Ma Jafaar pensa solamente a darsi da fare per mettere insieme i pasti e per pagare i debiti che lo risparmieranno dalla gattabuia. E’ gettando la rete, dopo un giorno di tempesta, che all’uomo succede una cosa alquanto strana: cigolando per il troppo peso, il tramaglio del gancio che si usa per issare lascia intravedere un grosso animale scuro che emette suoni “minacciosi”: un maiale di razza vietnamita, probabilmente caduto da un cargo durante la tormenta. Il verro, in sintesi, aiuterà Jafaar a vivere, fornendo clandestinamente il seme per riprodurre altri maiali utilizzati dai soldati israeliani per individuare materiale detonante. Rivelata così mi rendo conto che la pellicola non possa far pensare ad altro che ad una emerita idiozia, sulla quale vien voglia di non soffermarsi ancora. Ma qualche pregio, questa piccola opera leggermente affettata, ce l’ha. La storia sottolinea ampiamente i punti in comune tra il popolo israeliano e palestinese non entrando nei dettagli politici e poco anche in quelli culturali: il film non vuole affrontare alcuno scoglio quanto accomunare le genti, sottolineandone l’aspetto umano, identificando tutti in un’unica natura –profondità o semplificazione? Certo la conta dei morti reali di questa assurda e lunghissima guerra è un’altra Storia. Ed il maiale, la bestia immonda, diventa simbolico, elemento di coesione delle due razze, poiché è proprio quando entrambi, ebrei e palestinesi, finiscono per schiacciarlo che dimostrano davvero di essere fatti della medesima realtà tangibile e dello stesso insegnamento: fondamentalmente (e brutalmente) umani. Inoltre, questo animale non trova pace – metafora dell’oppresso –  vivendo rintanato nella stiva di una barca o nella vasca della casa o all’interno di una lavatrice senza motore, modificata per nascondere il suino, scarrozzato comicamente dalla bici sconquassata di Jafaar, qua e là per la città.

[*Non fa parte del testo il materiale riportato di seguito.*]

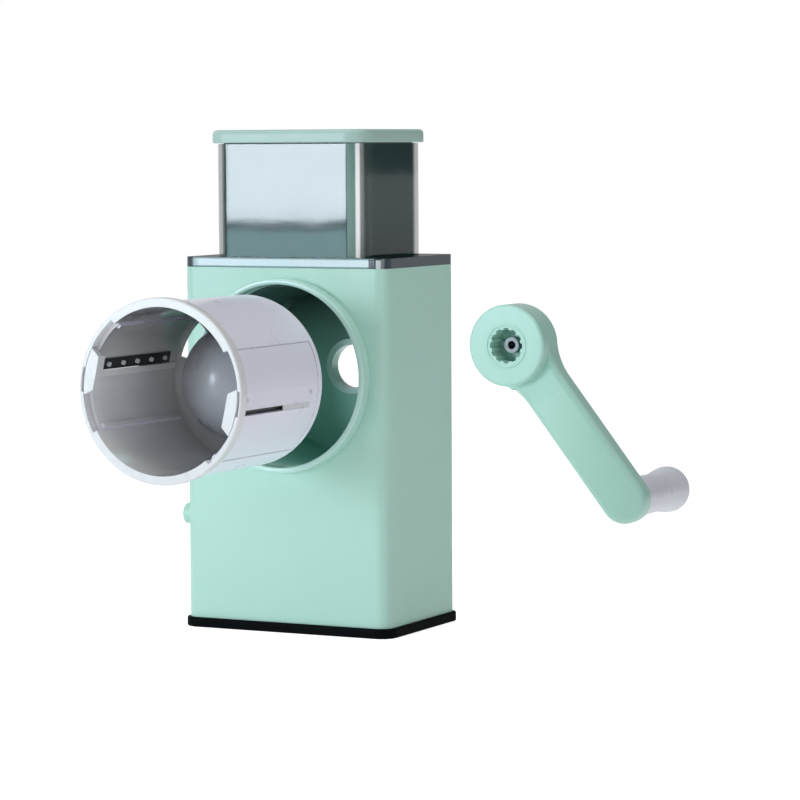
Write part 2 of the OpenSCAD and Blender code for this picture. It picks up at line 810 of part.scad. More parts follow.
// Dark strip over the slot's other side, inside the drum, with a row of small studs
module tooth_comb() {
    length = slot_end - slot_start;
    count = floor((length - 2 * stud_r) / stud_pitch);
    rotate(slot_mid) {
        translate([comb_x, comb_mid_y - comb_w / 2, slot_start]) cube([comb_t, comb_w, length]);
        translate([comb_x + comb_t / 2, comb_mid_y, (slot_start + slot_end - count * stud_pitch) / 2])
            for (i = [0 : count]) translate([0, 0, i * stud_pitch]) rotate([0, -90, 0])
                cylinder(r = stud_r, h = stud_h + comb_t / 2);
    }
}

// Two rivet heads on the blade's ends
module blade_rivets() {
    on_blade() for (z = [blade_start + 2 * rivet_r, blade_start + blade_len - 2 * rivet_r])
        translate([0, -blade_w / 2, z]) rotate([0, 90, 0]) cylinder(r = rivet_r, h = rivet_h);
}

module left_blade_panel() { color("#d4d7e2") on_axis(drum_rear_y) blade_panel(); }
module right_blade_panel() { color("#d4d7e2") on_axis(drum_rear_y) rotate(180) blade_panel(); }
module left_slicing_blade() { color("#c8ccd0") on_axis(drum_rear_y) slicing_blade(); }
module right_slicing_blade() { color("#c8ccd0") on_axis(drum_rear_y) rotate(180) slicing_blade(); }
module left_tooth_comb() { color("#2c3436") on_axis(drum_rear_y) tooth_comb(); }
module right_tooth_comb() { color("#2c3436") on_axis(drum_rear_y) rotate(180) tooth_comb(); }
module left_blade_rivets() { color("#b8babd") on_axis(drum_rear_y) blade_rivets(); }
module right_blade_rivets() { color("#b8babd") on_axis(drum_rear_y) rotate(180) blade_rivets(); }

// Places a shape in the crank's frame: hub axis at the origin, arm hanging down, +Z to the front
module on_crank(depth) {
    on_axis(hub_face_y + depth) rotate(arm_turn) children();
}

// Outline of the arm from hub to end, with a hollow sweep into the hub on both sides
module arm_outline() {
    touch_x = (arm_end_r + arm_fillet_r) * hub_touch_share;
    touch_y = -arm_fillet_y * hub_touch_share;
    circle(r = hub_r);
    translate([0, -crank_throw]) circle(r = arm_end_r);
    difference() {
        polygon([
            [0, 0], [touch_x, touch_y], [arm_end_r, -arm_fillet_y], [arm_end_r, -crank_throw],
            [-arm_end_r, -crank_throw], [-arm_end_r, -arm_fillet_y], [-touch_x, touch_y]
        ]);
        for (side = [-1, 1]) translate([side * (arm_end_r + arm_fillet_r), -arm_fillet_y])
            circle(r = arm_fillet_r);
    }
}

module crank_arm() {
    color("#b2dad0") difference() {
        union() {
            on_crank(hub_len) cylinder(r = hub_r, h = hub_len);
            on_crank(hub_len) linear_extrude(height = arm_t) arm_outline();
            on_crank(ring_h) ring(ring_r - ring_wall, ring_r, 2 * ring_h);
        }
        on_axis(hub_face_y + socket_depth) linear_extrude(height = socket_depth + ring_h + over)
            spline_section(gap);
        on_crank(socket_depth + sleeve_root) cylinder(r = sleeve_r, h = sleeve_root + over);
        on_crank(hub_len + over) translate([0, -crank_throw, 0]) cylinder(r = axle_r, h = axle_root + over);
    }
}

// Hollow steel pin standing in the socket
module crank_sleeve() {
    color("#c4c7ca") on_crank(socket_depth + sleeve_root)
        ring(sleeve_bore_r, sleeve_r, sleeve_len + sleeve_root - gap);
}

// Headed axle, rooted in the arm, that the grip turns on
module grip_axle() {
    color("#b8babd") on_grip() {
        translate([0, 0, -grip_gap - axle_root]) cylinder(r = axle_r, h = axle_len + grip_gap + axle_root);
        translate([0, 0, axle_len]) cylinder(r = axle_head_r, h = axle_head_t);
    }
}

// Radius of the grip at a share s of its length, from the arm to the end
function grip_radius(s) =
    s < 0.5 ? grip_neck_r + grip_flare * pow(1 - 2 * s, 2)
    : grip_neck_r + (grip_bulb_r - grip_neck_r) * (1 - cos(180 * min(1, (s - 0.5) / grip_swell_share))) / 2;

// Places a shape in the grip's frame: origin on the arm's back, +Z along the grip
module on_grip() {
    on_crank(hub_len) translate([0, -crank_throw, -grip_gap]) mirror([0, 0, 1]) children();
}

module grip() {
    skin = [for (i = [0 : grip_steps]) [
        grip_radius(grip_top_share * i / grip_steps), grip_body_len * i / grip_steps
    ]];
    color("#b4b9ca") on_grip() difference() {
        rotate_extrude() polygon(concat([[0, 0]], skin, [[0, grip_body_len]]));
        translate([0, 0, -over]) cylinder(r = axle_r + running_gap, h = grip_body_len + 2 * over);
        translate([0, 0, axle_len - gap]) cylinder(r = axle_head_r + gap, h = grip_body_len);
    }
}

// Rounded plug that closes the grip's end
module grip_cap() {
    dome_h = grip_len - grip_body_len - grip_gap;
    color("#b4b9ca") on_grip() translate([0, 0, grip_body_len]) rotate_extrude() polygon(concat(
        [[0, 0]],
        [for (i = [0 : grip_steps]) [grip_bulb_r * cos(90 * i / grip_steps), dome_h * sin(90 * i / grip_steps)]]
    ));
}

body_shell();
front_collar();
drum_housing();
base_plate();
base_screws();
suction_cup();
suction_bell();
suction_stem();
cam_shaft();
lift_cam();
suction_lever();
lever_screw();
drive_bush();
bush_clip();
hopper();
flange_catch();
pusher_cap();
pusher_box();
drum_shell();
drum_dome();
drum_shaft();
shaft_screws();
left_blade_panel();
right_blade_panel();
left_slicing_blade();
right_slicing_blade();
left_tooth_comb();
right_tooth_comb();
left_blade_rivets();
right_blade_rivets();
crank_arm();
crank_sleeve();
grip_axle();
grip();
grip_cap();
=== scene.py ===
# %% [markdown]
# # Dressing a hand-cranked drum shredder
#
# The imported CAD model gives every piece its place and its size. This lesson keeps that frame and
# gives each piece its looks: softened edges, moulded plastic, smoke-clear walls and ground steel.
# It could be modelled afresh by eye, but then nothing would fit. So each piece starts from the
# frame's own numbers, and only edges, finishes and turned forms are added here.

# %% Load the frame
import json
import math

import bmesh
import bpy
from mathutils import Matrix, Vector


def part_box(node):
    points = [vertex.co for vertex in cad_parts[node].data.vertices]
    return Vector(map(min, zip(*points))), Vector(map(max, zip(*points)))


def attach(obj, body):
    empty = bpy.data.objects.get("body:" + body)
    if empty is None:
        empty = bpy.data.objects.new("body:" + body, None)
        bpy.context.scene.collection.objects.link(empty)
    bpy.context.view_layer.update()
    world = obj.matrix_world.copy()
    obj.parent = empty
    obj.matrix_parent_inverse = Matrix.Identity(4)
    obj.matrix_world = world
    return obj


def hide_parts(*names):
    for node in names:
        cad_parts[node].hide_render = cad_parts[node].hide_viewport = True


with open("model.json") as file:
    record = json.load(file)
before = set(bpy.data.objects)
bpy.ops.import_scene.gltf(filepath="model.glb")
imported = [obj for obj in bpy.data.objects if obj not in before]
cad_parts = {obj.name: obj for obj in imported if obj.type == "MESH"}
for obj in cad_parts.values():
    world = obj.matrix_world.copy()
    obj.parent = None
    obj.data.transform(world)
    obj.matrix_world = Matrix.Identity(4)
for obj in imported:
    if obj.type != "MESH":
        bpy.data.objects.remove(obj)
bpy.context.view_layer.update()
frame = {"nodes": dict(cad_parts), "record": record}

mm = 0.001
nodes = frame["nodes"]
groups = frame["record"]["behaviour"]["bodies"]
body_of = {node: body for body, group in groups.items() for node in group}

# %% [markdown]
# ## The camera
#
# The picture was taken with a long lens from the front right, about level with the lid. A camera
# could be dragged into place by hand, but then its angles are guesses. Here its place, its three
# angles and its focal length in pixels are written down, and its axes are worked out from them.

# %% Camera
photo_px = 800
sensor_mm = 36
focal_px = 3352.761
camera_at = Vector((0.916779, -1.698324, 0.2775))
yaw, pitch, roll = math.radians(27.0), math.radians(4.396), math.radians(-0.341)

backward = Vector((math.sin(yaw) * math.cos(pitch), -math.cos(yaw) * math.cos(pitch), math.sin(pitch)))
level = Vector((math.cos(yaw), math.sin(yaw), 0))
upright = backward.cross(level)
rightward = level * math.cos(roll) + upright * math.sin(roll)
upward = upright * math.cos(roll) - level * math.sin(roll)

camera_data = bpy.data.cameras.new("camera")
camera_data.sensor_width = sensor_mm
camera_data.lens = focal_px / photo_px * sensor_mm
camera_data.clip_end = 100
camera = bpy.data.objects.new("camera", camera_data)
facing = Matrix((rightward, upward, backward)).transposed().to_4x4()
camera.matrix_world = Matrix.Translation(camera_at) @ facing
bpy.context.scene.collection.objects.link(camera)
bpy.context.scene.camera = camera
print("lens", round(camera_data.lens, 2), "mm")

# %% [markdown]
# ## The table
#
# The object stands on a white table in soft light. A plain white disc would turn grey at its far
# side, so the table glows a little: more for the eye than for the object, so that it looks white
# without lighting everything from below. Colours are shown plainly, with no film look over them.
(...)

Il maiale, d’altra parte, si cela sotto una pelle di pecora per non mostrare quello che veramente è così come Jafaar vive malcelato ai soldati israeliani, praticamente stabilitisi dentro la sua casa. Il suino viene addirittura assoldato, così come Jafaar, per divenire un martire – Jafaar bersaglio di palestinesi ed ebrei, quindi – tanto che, l’uomo e la bestia, alla fine appaiono beffardamente simili e differenti, cintati entrambi dall’esplosivo, ignari e imperturbabili nella medesima ricerca del cibo, persino reclutati loro malgrado nonché filmati per l’annuncio di congedo, come ogni martire.

Tutti divengono perseguitati e persecutori, in un groviglio di contraddizioni divenuto insolubile.

Nel finale, addirittura la ricerca/farsa di una nuova, ipotetica terra di pace accomuna  persone disuguali -e pure il maiale; e mentre in strada si balla alla luce del giorno sembra di udire un’assonanza che diviene vibrazione: pace, pace, pace… e allora basta, finiamola, vogliamo tutti la stessa cosa e ve lo chiediamo ridendo ma con la morte nel cuore.

Ecco, vale la pena di vedere quest’opera semiseria, dal semplice messaggio umano, una storia per ridere (amaramente) e per considerare e ricordare una lunga guerra, mai finita, ripresa aspramente in questi giorni: ieri, oggi, ora.